SEC’s Hester Peirce to join Regent Law in November
Hester Peirce, SEC commissioner known as ‘Crypto Mom,’ will join Regent University School of Law as an associate professor in November, leaving the commission with two Republican members.
Hester Peirce, a two-term commissioner at the Securities and Exchange Commission who led the agency’s crypto task force and is widely known as “Crypto Mom,” will leave the SEC to join Regent University School of Law as an associate professor beginning in November, Regent University announced Tuesday.
Peirce joined the SEC in January 2018 after nomination by President Donald Trump and Senate confirmation in December 2017. She was confirmed for a second term in 2020 and had previously been nominated in 2015 by President Barack Obama for a Republican seat that the Senate did not act on. Her SEC term officially expired in June 2025; commissioners may remain in office for about 18 months after a term ends if successors are not confirmed.

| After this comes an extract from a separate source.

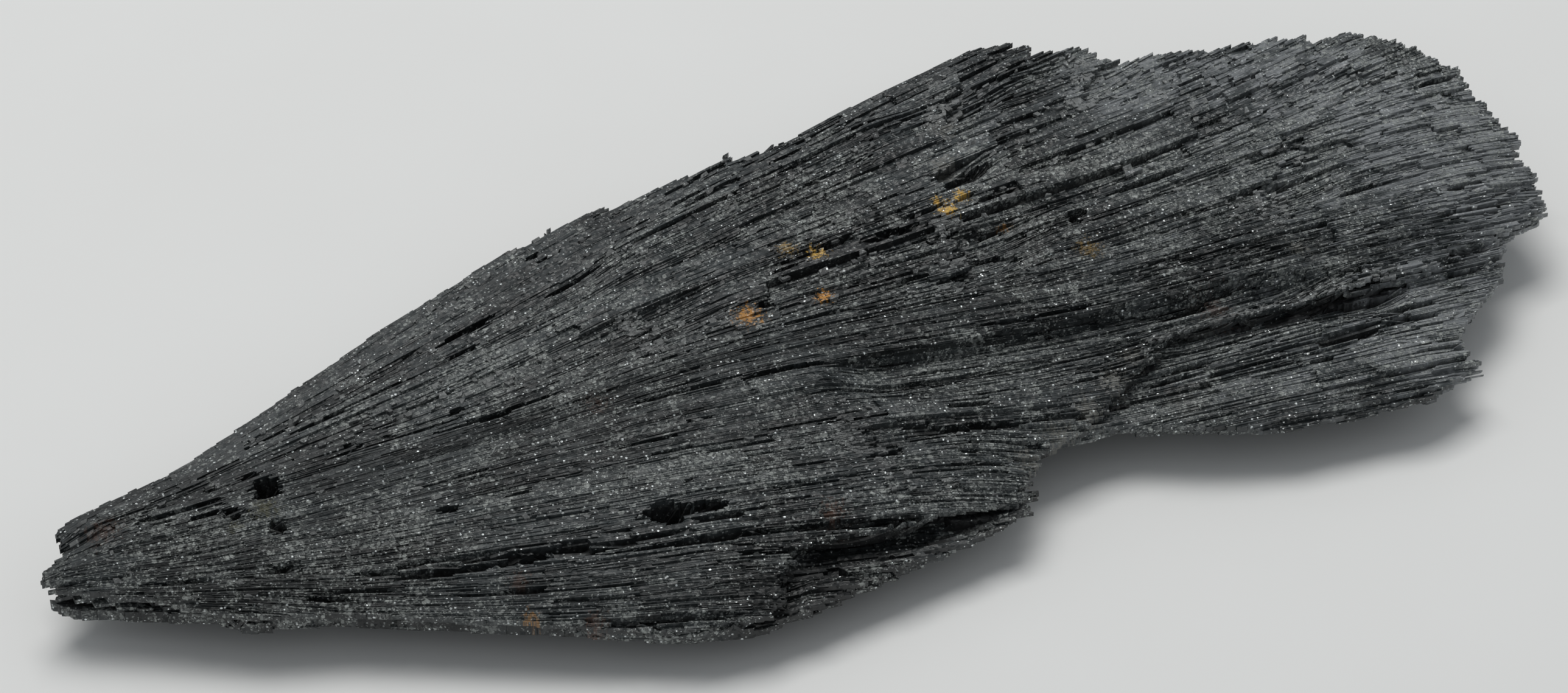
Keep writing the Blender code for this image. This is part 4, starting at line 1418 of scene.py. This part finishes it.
# %% Floor
FLOOR_HALF, FLOOR_AT = 3.0, -0.00002
corners = [(-1, -1), (1, -1), (1, 1), (-1, 1)]
floor_mesh = bpy.data.meshes.new("floor")
floor_mesh.from_pydata([(x * FLOOR_HALF, y * FLOOR_HALF, FLOOR_AT) for x, y in corners], [], [(0, 1, 2, 3)])
floor = bpy.data.objects.new("floor", floor_mesh)
scene.collection.objects.link(floor)
floor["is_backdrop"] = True
paper = bpy.data.materials.new("pale floor")
paper.use_nodes = True
tree = paper.node_tree
shader = tree.nodes["Principled BSDF"]
cloudy = noise(tree, add(tree, "TexCoord").outputs["Object"], 30.0, 4.0)
pale = blend(tree, cloudy, (0.80, 0.80, 0.79, 1.0), (0.84, 0.845, 0.84, 1.0))
tree.links.new(pale, shader.inputs["Base Color"])
shader.inputs["Roughness"].default_value = 0.9
floor_mesh.materials.append(paper)
print("the floor is", round(2.0 * FLOOR_HALF), "m wide")

# %% [markdown]
# ## Light
# One large window stands high behind the fan, so the near edges fall into their own soft shade
# and the glints of the top point at it. A pale sky fills the rest, weakly, or the slots would
# turn grey.

# %% Light
SKY_COLOUR, SKY_STRENGTH = (0.93, 0.97, 1.0, 1.0), 0.35
WINDOW_AT, WINDOW_AIM = (-0.03, 0.20, 0.70), (0.0, 0.02, 0.0)
WINDOW_SIZE, WINDOW_POWER, WINDOW_COLOUR = (0.5, 0.4), 2.95, (1.0, 0.99, 0.97)

world = bpy.data.worlds.new("pale sky")
scene.world = world
world.use_nodes = True
sky = world.node_tree.nodes["Background"]
sky.inputs["Color"].default_value = SKY_COLOUR
sky.inputs["Strength"].default_value = SKY_STRENGTH

light = bpy.data.lights.new("window", "AREA")
light.shape = "RECTANGLE"
light.size, light.size_y = WINDOW_SIZE
light.energy = WINDOW_POWER
light.color = WINDOW_COLOUR
window = bpy.data.objects.new("window", light)
scene.collection.objects.link(window)
window.location = WINDOW_AT
window.rotation_euler = aimed(WINDOW_AT, WINDOW_AIM)
scene.view_settings.view_transform = "Standard"
print("the window stands", WINDOW_AT[2], "m above the floor")

# %% [markdown]
# ## Sizes and the end
# The dressed fan should reach no farther than its solid, apart from a few ragged ends. Both
# boxes are measured, and the growth on each side is printed.

# %% Sizes and the end
bpy.context.view_layer.update()
MODEL_BOX = [list(corner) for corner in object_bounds()]
for label, low, high, cad_low, cad_high in zip("xyz", *MODEL_BOX, *CAD_BOX):
    print(label, "grows by", round((cad_low - low) / MM, 2), "and", round((high - cad_high) / MM, 2), "mm")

The university announced Peirce will teach and support scholarship in federal litigation, securities regulation and digital assets.
Her departure will reduce the commission to two Republican members: Chair Paul Atkins and Mark Uyeda. Caroline Crenshaw, the SEC’s most recent Democratic commissioner, left in January 2025, 18 months after her term ended. The White House had not nominated replacements for the open SEC seats as of Wednesday.

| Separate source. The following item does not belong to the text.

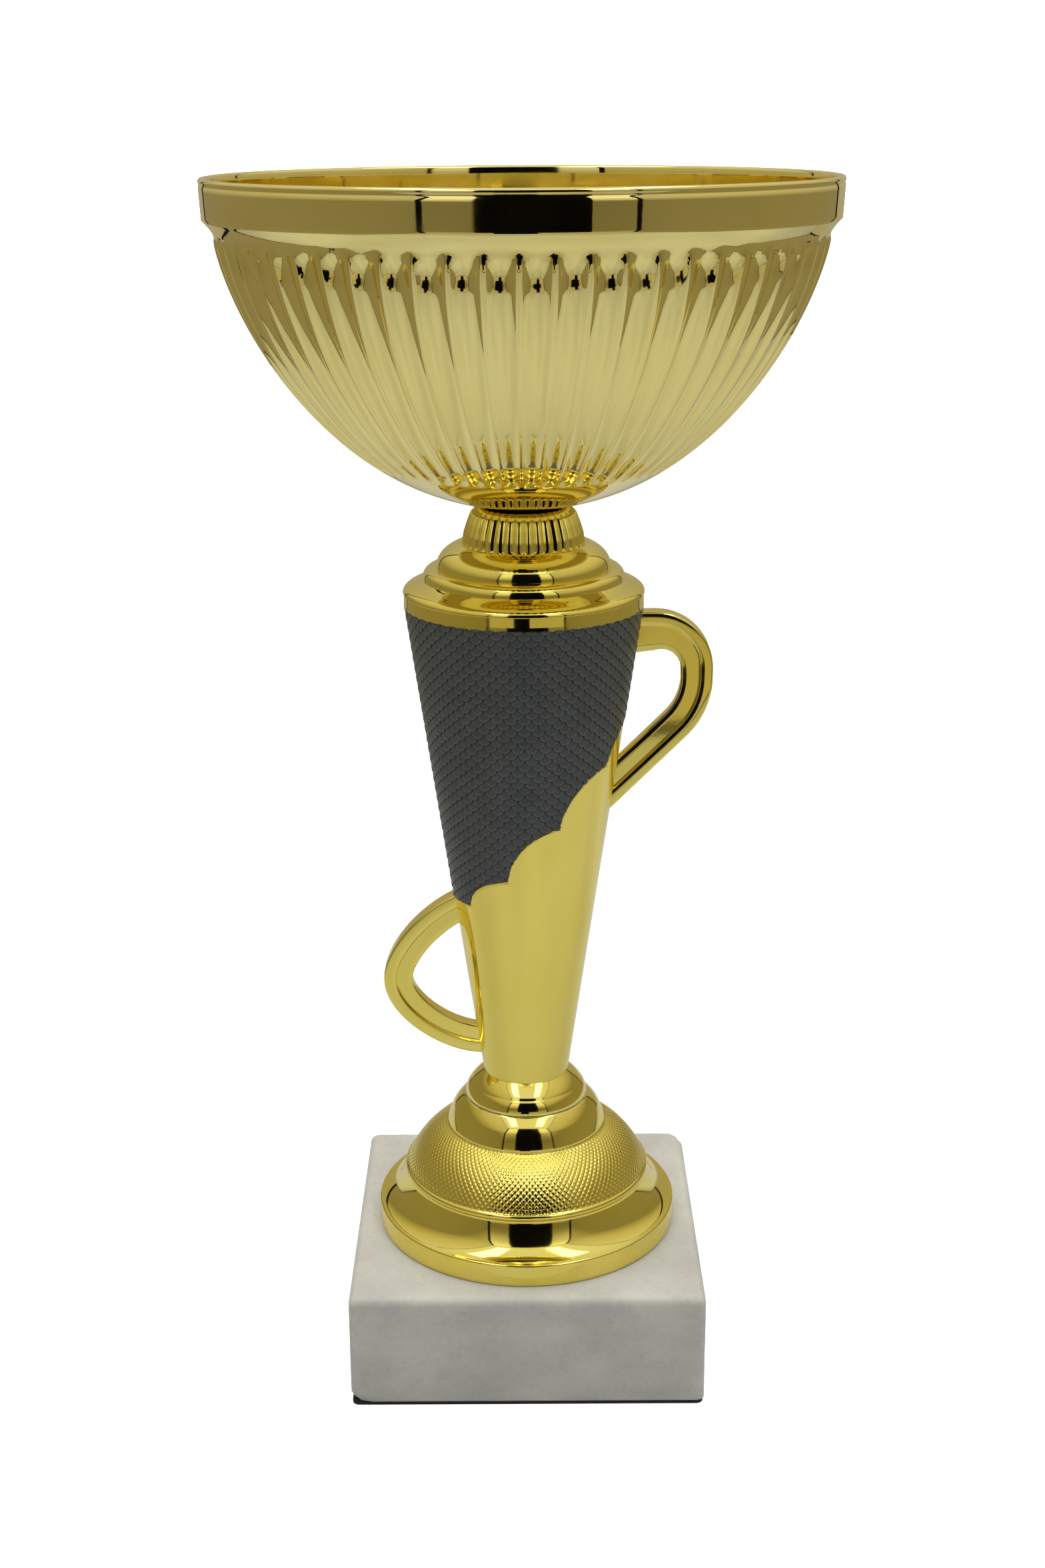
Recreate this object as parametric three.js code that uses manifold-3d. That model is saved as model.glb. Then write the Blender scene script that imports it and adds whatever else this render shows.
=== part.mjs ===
// Cup trophy: a fluted bowl on a tapering two-handled column, a domed riser and a marble block,
// all clamped together by one threaded rod. Millimetres, +Z up, origin at the middle of the underside.
import * as THREE from 'three';
import { mergeVertices } from 'three/addons/utils/BufferGeometryUtils.js';
import Module from 'manifold-3d';

const wasm = await Module();
wasm.setup();

// ---------------------------------------------------------------- driving dimensions
const PAD_THICKNESS = 0.5;
const BLOCK_SIDE = 60;
const BLOCK_HEIGHT = 20;
const BLOCK_CORNER_RADIUS = 1.2;
const BLOCK_TOP_ROUNDING = 1.5;
const BLOCK_TOP = PAD_THICKNESS + BLOCK_HEIGHT;
const COUNTERBORE_RADIUS = 11;
const COUNTERBORE_DEPTH = 9.5;

const ROD_RADIUS = 2.95;
const ROD_BOTTOM = 2.4;
const ROD_TOP = 157;
const ROD_HOLE_RADIUS = 3.3;
const NUT_ACROSS_FLATS = 10;
const NUT_HEIGHT = 5;
const NUT_BORE_RADIUS = 3.15;
const WASHER_THICKNESS = 1;
const SEAT_GAP = 0.02;

const FLANGE_RADIUS = 26.2;
const FLANGE_EDGE_HEIGHT = 4;
const KNURL_BOTTOM = 31.2;
const KNURL_TOP = 38.8;
const KNURL_ARC = { centreRadius: 7.1, centreHeight: 25.2, radius: 15.2 };
const RISER_TOP = 44.35;
const COLLAR_RADIUS = 10.65;
const COLLAR_TOP = 49.05;

const COLUMN_BOTTOM = 49.07;
const COLUMN_TOP = 134.45;
const COLUMN_TAPER_TOP = 133.5;
const COLUMN_BOTTOM_RADIUS = 7.42;
const COLUMN_TOP_RADIUS = 19.65;
const COLUMN_WALL = 2;
const COLUMN_SIDES = 72;
const COAT_TOP = 132.4;
const COAT_THICKNESS = 0.45;
const COAT_GAP = 0.15;
// Corners of the coat's scalloped lower edge: [degrees from the upper handle, height].
const SCALLOP_CORNERS = [[0, 113.6], [31.5, 106.9], [66, 97.5], [101.5, 88.1], [137, 82.3], [180, 81]];
const SCALLOP_ROUNDNESS = 1.8;

const WEB_THICKNESS = 3.2;
const RIM_THICKNESS = 4.6;
const RIM_WIDTH = 2.1;
const UPPER_ARM = { width: 5.2, rootFlare: 2.2 };
const LOWER_ARM = { width: 4.95, rootFlare: 0 };
const HANDLE_GAP = 0.3;
const TAB_THICKNESS = 2.4;
const TAB_HEIGHT = 2.6;
const TAB_LENGTH = 4;
const SLOT_CLEARANCE = 0.25;

const CAP_BOTTOM = COLUMN_TOP + SEAT_GAP;
const CAP_RADIUS = 19.8;
const CAP_SEAT = 142.2;
const NECK_FLUTES = 36;
const NECK_FLUTE_DEPTH = 0.35;
const NECK_TOP = 148.5;

const BOWL_BOTTOM = NECK_TOP + SEAT_GAP;
const BOWL_RIM = 199.85;
const BOWL_RIM_RADIUS = 49.5;
const BOWL_BAND_BOTTOM = 193.6;
const BOWL_BODY_TOP = 191.56;
const BOWL_BODY_RADIUS = 47.72;
const BOWL_BODY_DEPTH = 43.08;
const BOWL_WALL = 0.8;
const BOWL_SEAT_RADIUS = 6.8;

// ---------------------------------------------------------------- geometry helpers

// A radial profile of [radius, height] pairs, closed on itself, turned about Z.
function turned(profile, sides) {
  const points = [...profile, profile[0]].map(([radius, height]) => new THREE.Vector2(radius, height));
  return new THREE.LatheGeometry(points, sides).rotateX(Math.PI / 2);
}

// A quarter of an ellipse that leaves the upper inner point level and reaches the lower outer point upright.
function dome(innerRadius, topHeight, outerRadius, bottomHeight, steps) {
  return Array.from({ length: steps + 1 }, (_, i) => {
    const angle = (Math.PI / 2) * (i / steps);
    const radius = innerRadius + (outerRadius - innerRadius) * Math.cos(angle);
    return [radius, bottomHeight + (topHeight - bottomHeight) * Math.sin(angle)];
  });
}

// Points along a curve in the radial plane.
function along(curve, steps) {
  return curve.getPoints(steps).map((point) => [point.x, point.y]);
}

function bend(start, control, end, steps) {
  const [a, b, c] = [start, control, end].map(([x, y]) => new THREE.Vector2(x, y));
  return along(new THREE.QuadraticBezierCurve(a, b, c), steps);
}

function toSolid(geometry) {
  const plain = geometry.clone();
  plain.deleteAttribute('normal');
  plain.deleteAttribute('uv');
  const merged = mergeVertices(plain, 1e-4);
  const mesh = new wasm.Mesh({
    numProp: 3,
    vertProperties: Float32Array.from(merged.attributes.position.array),
    triVerts: Uint32Array.from(merged.index.array),
  });
  return new wasm.Manifold(mesh);
}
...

The Commodity Futures Trading Commission is also understrength. Michael Selig is the lone commissioner and serves as chair of a five-member panel. The CLARITY Act, a market-structure bill pending in Congress, is expected to transfer a number of crypto market responsibilities from the SEC to the CFTC. Members of Congress have urged the administration to nominate bipartisan slates to fill vacancies at both agencies.
Since President Trump took office in January 2025, the SEC has changed its enforcement approach toward digital assets and dropped several investigations and enforcement actions involving crypto firms. Leaders at the two regulators have indicated they will coordinate to reduce overlapping oversight responsibilities.